Directions for this task
Stop after the line containing "pad(section, length)": print each line exactly from the first line of the listing up to that point.

Data extract
___

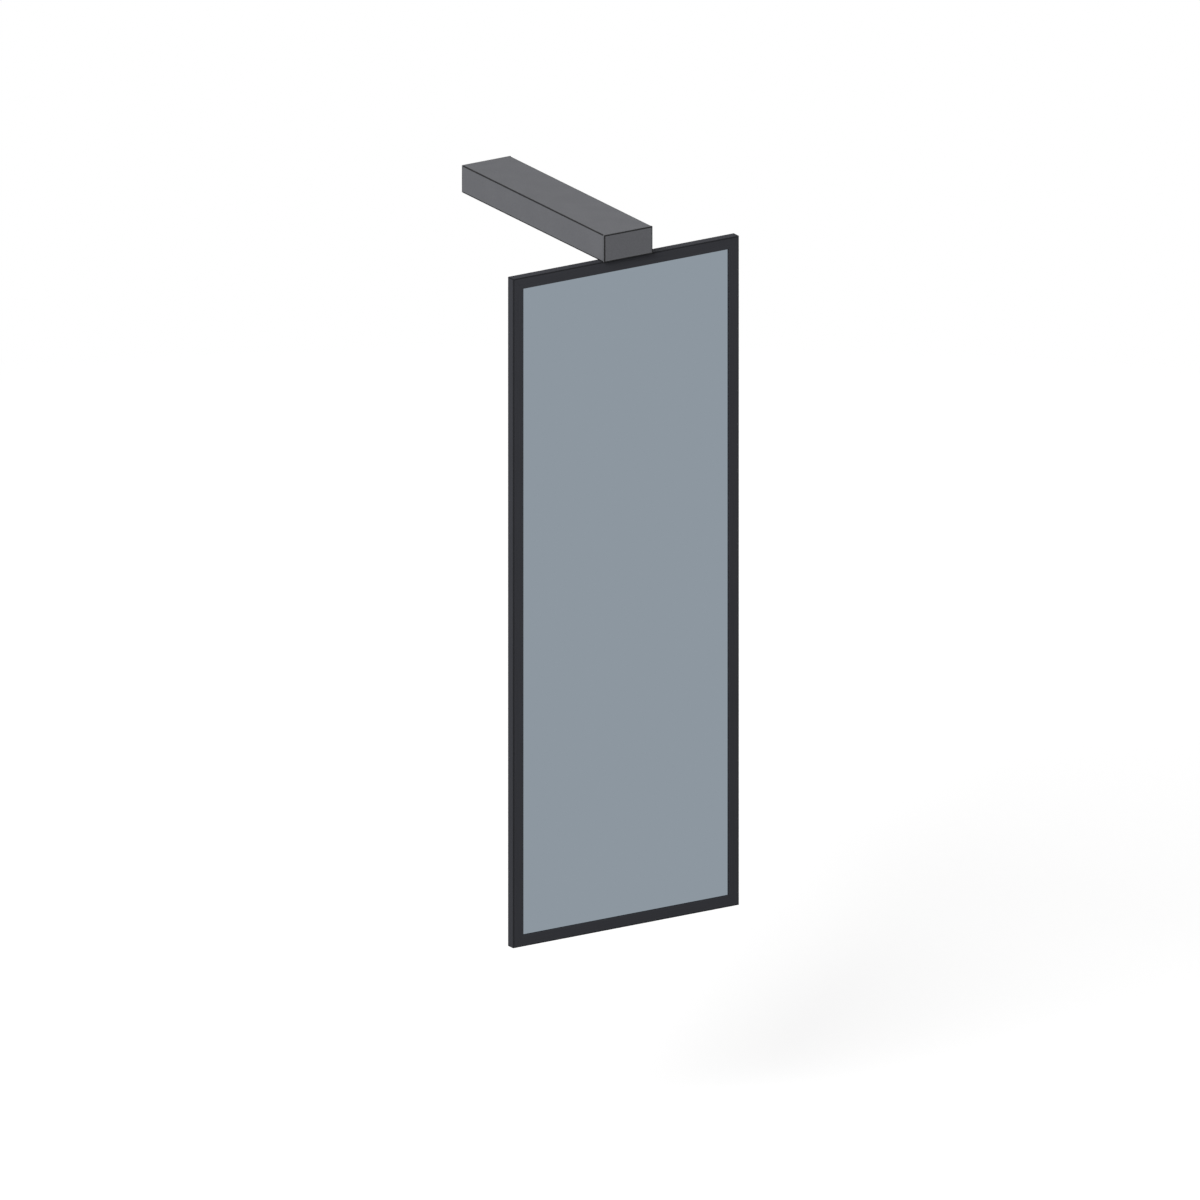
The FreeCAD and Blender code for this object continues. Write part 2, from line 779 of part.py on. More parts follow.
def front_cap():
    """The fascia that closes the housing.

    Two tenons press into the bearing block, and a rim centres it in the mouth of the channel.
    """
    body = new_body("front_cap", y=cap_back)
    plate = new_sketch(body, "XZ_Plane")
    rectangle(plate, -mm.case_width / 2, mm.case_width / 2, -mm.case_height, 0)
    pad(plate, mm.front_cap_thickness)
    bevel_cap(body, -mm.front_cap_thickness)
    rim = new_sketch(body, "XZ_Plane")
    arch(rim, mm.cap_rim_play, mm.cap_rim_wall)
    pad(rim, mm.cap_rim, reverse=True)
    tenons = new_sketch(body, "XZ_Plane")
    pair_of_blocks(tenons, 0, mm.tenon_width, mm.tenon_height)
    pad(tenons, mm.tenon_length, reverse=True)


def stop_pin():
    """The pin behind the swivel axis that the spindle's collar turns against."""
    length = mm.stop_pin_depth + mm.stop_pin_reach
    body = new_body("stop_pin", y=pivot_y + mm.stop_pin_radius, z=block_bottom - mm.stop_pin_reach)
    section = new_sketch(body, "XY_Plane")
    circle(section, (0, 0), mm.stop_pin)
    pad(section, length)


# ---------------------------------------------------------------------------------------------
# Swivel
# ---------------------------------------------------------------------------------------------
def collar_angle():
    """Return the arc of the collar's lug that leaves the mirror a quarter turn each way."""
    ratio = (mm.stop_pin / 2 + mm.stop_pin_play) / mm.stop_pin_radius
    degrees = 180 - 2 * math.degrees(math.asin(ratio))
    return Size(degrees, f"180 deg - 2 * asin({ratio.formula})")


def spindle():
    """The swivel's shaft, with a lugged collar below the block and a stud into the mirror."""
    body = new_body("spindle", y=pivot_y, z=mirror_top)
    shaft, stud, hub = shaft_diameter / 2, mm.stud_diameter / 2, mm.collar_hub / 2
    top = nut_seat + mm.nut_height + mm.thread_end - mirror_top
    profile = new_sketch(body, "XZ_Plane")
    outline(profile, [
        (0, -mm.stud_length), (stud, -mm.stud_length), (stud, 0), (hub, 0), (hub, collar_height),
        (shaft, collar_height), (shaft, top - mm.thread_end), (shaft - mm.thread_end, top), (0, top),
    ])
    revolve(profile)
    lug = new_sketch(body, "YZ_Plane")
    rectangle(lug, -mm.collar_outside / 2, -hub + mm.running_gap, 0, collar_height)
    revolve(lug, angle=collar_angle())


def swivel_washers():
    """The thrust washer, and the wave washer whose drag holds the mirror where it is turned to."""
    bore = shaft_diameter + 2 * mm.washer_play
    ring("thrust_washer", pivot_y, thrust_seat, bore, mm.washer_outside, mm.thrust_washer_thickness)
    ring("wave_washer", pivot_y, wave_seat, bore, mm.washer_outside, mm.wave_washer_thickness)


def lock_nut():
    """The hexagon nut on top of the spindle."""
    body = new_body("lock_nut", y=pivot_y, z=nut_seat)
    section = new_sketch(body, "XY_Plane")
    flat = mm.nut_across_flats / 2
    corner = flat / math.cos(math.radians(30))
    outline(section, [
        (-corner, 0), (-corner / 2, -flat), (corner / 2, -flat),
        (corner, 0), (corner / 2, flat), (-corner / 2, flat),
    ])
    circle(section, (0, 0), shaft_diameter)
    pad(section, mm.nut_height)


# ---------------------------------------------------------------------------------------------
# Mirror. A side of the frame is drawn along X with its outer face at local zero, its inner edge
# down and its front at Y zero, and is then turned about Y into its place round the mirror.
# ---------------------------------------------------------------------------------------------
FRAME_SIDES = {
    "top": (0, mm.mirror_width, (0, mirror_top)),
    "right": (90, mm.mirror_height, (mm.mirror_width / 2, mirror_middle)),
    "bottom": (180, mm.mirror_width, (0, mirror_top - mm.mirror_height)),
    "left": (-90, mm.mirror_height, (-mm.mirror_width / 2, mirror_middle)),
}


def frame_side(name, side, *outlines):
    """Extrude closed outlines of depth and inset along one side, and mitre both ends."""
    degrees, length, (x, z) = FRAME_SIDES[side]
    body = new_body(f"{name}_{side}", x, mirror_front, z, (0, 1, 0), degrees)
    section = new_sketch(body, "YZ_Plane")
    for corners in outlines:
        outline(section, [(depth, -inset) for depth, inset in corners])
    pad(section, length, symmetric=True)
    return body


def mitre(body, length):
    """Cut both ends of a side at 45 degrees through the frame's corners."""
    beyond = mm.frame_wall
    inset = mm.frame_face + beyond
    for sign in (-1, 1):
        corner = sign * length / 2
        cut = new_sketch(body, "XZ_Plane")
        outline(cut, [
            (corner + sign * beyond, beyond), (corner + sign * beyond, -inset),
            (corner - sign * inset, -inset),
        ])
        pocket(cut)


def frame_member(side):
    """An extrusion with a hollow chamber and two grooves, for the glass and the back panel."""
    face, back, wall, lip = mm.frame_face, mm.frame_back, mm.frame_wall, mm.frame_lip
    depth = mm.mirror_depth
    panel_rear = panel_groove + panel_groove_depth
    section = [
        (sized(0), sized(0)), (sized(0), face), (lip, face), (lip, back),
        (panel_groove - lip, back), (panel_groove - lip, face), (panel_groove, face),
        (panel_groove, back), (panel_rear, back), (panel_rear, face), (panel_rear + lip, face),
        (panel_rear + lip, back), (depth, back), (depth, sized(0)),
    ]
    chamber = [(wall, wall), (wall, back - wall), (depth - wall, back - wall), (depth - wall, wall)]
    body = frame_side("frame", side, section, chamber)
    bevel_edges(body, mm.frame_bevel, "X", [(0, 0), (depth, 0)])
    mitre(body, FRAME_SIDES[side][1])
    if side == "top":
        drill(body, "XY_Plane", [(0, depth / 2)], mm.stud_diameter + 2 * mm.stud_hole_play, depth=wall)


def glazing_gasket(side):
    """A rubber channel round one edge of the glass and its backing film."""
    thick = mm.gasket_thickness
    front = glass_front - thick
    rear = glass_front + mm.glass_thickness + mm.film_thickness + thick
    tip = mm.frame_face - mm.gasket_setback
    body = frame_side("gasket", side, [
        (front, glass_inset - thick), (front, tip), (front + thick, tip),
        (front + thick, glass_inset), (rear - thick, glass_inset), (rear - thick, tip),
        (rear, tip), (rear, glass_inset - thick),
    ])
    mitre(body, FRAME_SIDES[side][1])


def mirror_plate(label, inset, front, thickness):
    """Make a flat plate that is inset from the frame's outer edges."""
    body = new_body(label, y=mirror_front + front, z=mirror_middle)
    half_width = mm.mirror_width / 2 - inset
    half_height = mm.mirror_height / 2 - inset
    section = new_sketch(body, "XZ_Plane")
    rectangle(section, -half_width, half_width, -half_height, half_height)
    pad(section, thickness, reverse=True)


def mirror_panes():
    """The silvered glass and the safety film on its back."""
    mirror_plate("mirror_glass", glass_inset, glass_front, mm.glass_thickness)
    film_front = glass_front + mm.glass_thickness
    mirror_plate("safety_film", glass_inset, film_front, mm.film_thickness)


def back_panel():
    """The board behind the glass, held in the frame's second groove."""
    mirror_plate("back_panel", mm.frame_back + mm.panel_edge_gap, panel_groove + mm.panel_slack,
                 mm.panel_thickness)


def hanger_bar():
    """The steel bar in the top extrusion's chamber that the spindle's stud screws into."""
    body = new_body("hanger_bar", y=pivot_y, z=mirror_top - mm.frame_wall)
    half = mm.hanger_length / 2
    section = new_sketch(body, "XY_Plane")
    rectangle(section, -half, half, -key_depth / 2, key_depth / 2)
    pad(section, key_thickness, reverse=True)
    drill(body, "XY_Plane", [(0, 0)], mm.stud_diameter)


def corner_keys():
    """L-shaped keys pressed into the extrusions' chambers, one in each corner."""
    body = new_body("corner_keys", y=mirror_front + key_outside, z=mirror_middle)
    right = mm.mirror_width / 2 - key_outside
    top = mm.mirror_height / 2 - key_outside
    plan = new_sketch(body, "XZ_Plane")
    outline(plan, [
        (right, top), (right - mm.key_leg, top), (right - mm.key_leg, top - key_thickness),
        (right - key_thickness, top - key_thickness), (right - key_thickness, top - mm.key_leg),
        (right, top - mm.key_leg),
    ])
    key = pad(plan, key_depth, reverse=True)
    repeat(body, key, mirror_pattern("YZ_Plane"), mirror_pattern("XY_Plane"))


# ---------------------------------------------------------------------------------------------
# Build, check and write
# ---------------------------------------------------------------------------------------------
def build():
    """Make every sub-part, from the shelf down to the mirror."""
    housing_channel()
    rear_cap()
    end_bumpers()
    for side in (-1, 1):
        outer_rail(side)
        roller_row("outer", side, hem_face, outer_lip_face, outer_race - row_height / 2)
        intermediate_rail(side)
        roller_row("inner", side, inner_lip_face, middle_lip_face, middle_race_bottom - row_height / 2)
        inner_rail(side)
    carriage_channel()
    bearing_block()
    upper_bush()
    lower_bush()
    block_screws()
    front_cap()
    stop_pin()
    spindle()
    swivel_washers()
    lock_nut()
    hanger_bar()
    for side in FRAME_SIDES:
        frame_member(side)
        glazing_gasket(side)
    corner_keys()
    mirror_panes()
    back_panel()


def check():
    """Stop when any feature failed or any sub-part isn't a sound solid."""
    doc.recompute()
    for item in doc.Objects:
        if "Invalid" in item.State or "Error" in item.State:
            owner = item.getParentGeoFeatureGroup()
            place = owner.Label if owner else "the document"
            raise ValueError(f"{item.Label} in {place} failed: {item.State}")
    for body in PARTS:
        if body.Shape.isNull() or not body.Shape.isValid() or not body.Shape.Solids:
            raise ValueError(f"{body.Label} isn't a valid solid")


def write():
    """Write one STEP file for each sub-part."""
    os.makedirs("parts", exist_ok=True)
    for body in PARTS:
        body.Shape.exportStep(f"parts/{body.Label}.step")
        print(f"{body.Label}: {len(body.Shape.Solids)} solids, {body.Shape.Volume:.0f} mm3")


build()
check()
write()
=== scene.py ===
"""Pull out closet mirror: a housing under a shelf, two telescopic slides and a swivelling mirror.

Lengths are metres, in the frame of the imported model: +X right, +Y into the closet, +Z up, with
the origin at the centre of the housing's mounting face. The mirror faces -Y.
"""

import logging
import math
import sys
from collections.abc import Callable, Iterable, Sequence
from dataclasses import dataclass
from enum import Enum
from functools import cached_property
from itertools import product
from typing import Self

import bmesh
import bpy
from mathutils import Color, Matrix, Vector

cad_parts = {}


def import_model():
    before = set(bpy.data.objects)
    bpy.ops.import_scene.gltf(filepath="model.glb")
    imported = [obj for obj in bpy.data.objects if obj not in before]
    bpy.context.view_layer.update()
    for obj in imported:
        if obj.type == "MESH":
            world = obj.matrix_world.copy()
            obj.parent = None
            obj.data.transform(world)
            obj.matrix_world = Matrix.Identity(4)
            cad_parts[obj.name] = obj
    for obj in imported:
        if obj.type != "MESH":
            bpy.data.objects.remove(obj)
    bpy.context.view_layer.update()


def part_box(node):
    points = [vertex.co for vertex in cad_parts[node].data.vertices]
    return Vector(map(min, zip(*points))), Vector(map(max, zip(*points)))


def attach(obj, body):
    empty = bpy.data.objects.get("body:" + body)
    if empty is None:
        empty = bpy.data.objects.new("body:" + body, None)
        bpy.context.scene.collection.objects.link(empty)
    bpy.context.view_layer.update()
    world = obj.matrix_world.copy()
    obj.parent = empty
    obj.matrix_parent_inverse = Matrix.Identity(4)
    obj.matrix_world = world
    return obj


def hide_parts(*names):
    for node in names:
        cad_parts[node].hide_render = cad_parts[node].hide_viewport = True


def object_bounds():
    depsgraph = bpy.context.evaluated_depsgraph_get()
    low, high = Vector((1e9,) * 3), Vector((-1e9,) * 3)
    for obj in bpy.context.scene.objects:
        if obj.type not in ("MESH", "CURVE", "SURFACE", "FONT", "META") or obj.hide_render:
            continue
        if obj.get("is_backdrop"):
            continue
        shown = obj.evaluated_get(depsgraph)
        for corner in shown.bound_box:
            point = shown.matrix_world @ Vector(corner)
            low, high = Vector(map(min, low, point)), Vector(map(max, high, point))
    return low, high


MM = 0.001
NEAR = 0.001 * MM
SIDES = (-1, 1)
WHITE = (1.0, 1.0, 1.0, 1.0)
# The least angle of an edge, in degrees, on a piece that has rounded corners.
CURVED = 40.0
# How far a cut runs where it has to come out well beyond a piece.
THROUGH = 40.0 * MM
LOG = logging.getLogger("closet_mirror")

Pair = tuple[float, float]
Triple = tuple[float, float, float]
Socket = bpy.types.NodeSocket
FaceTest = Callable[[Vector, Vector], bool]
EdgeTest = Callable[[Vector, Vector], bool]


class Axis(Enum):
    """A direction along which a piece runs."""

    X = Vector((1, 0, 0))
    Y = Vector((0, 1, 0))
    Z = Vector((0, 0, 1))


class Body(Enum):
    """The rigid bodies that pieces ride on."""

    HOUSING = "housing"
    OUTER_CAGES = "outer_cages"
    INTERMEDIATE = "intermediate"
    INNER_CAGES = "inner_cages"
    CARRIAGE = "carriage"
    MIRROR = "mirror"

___

Full solution
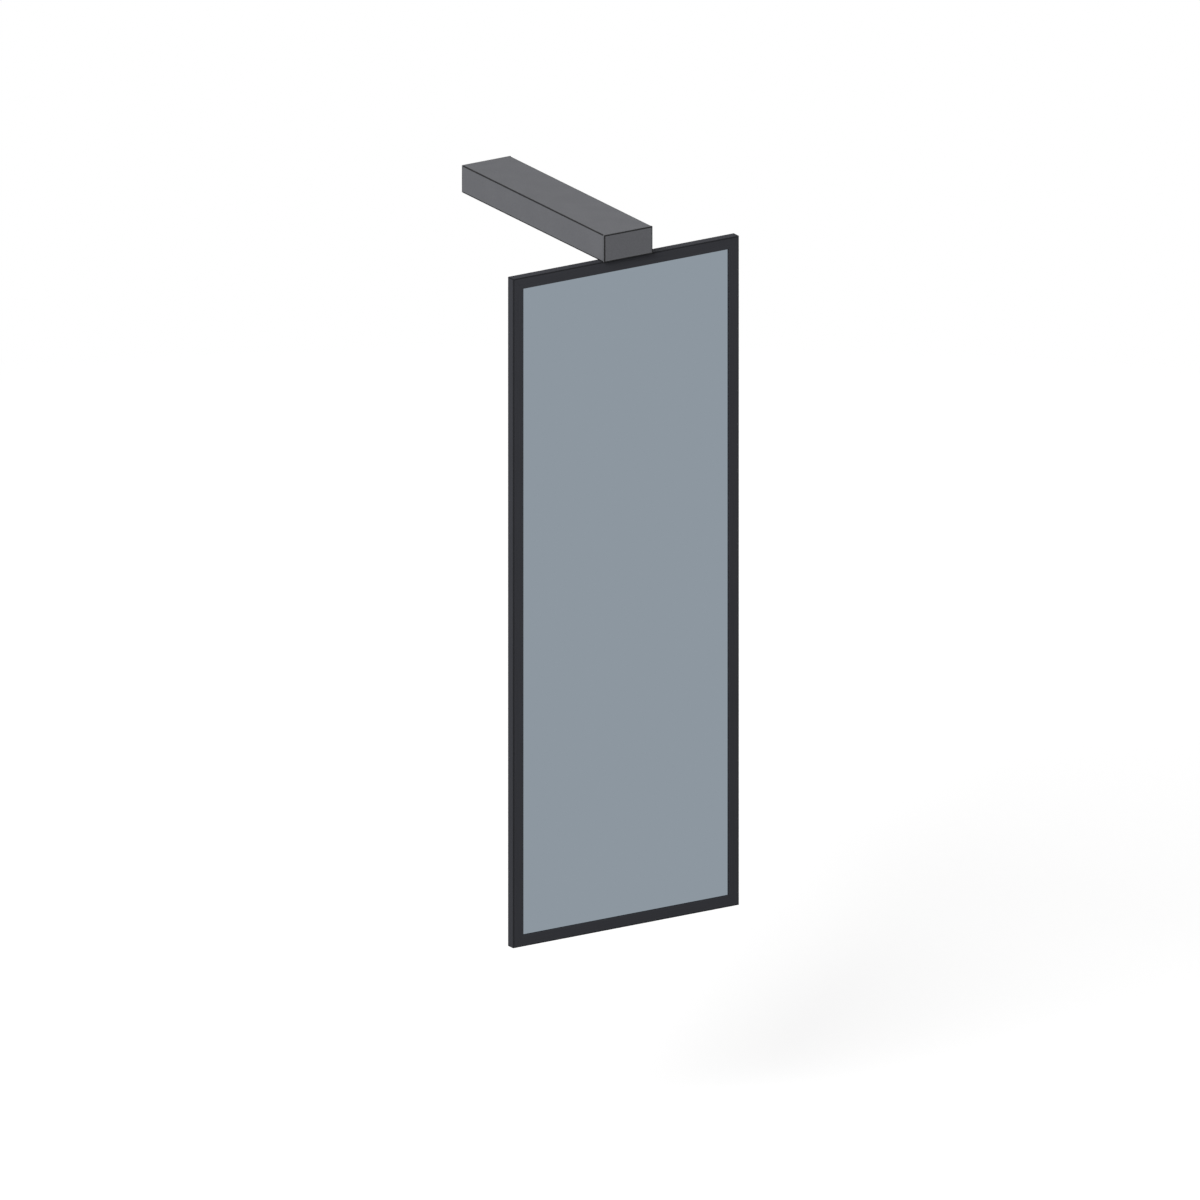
The FreeCAD and Blender code for this object continues. Write part 2, from line 779 of part.py on. More parts follow.
def front_cap():
    """The fascia that closes the housing.

    Two tenons press into the bearing block, and a rim centres it in the mouth of the channel.
    """
    body = new_body("front_cap", y=cap_back)
    plate = new_sketch(body, "XZ_Plane")
    rectangle(plate, -mm.case_width / 2, mm.case_width / 2, -mm.case_height, 0)
    pad(plate, mm.front_cap_thickness)
    bevel_cap(body, -mm.front_cap_thickness)
    rim = new_sketch(body, "XZ_Plane")
    arch(rim, mm.cap_rim_play, mm.cap_rim_wall)
    pad(rim, mm.cap_rim, reverse=True)
    tenons = new_sketch(body, "XZ_Plane")
    pair_of_blocks(tenons, 0, mm.tenon_width, mm.tenon_height)
    pad(tenons, mm.tenon_length, reverse=True)


def stop_pin():
    """The pin behind the swivel axis that the spindle's collar turns against."""
    length = mm.stop_pin_depth + mm.stop_pin_reach
    body = new_body("stop_pin", y=pivot_y + mm.stop_pin_radius, z=block_bottom - mm.stop_pin_reach)
    section = new_sketch(body, "XY_Plane")
    circle(section, (0, 0), mm.stop_pin)
    pad(section, length)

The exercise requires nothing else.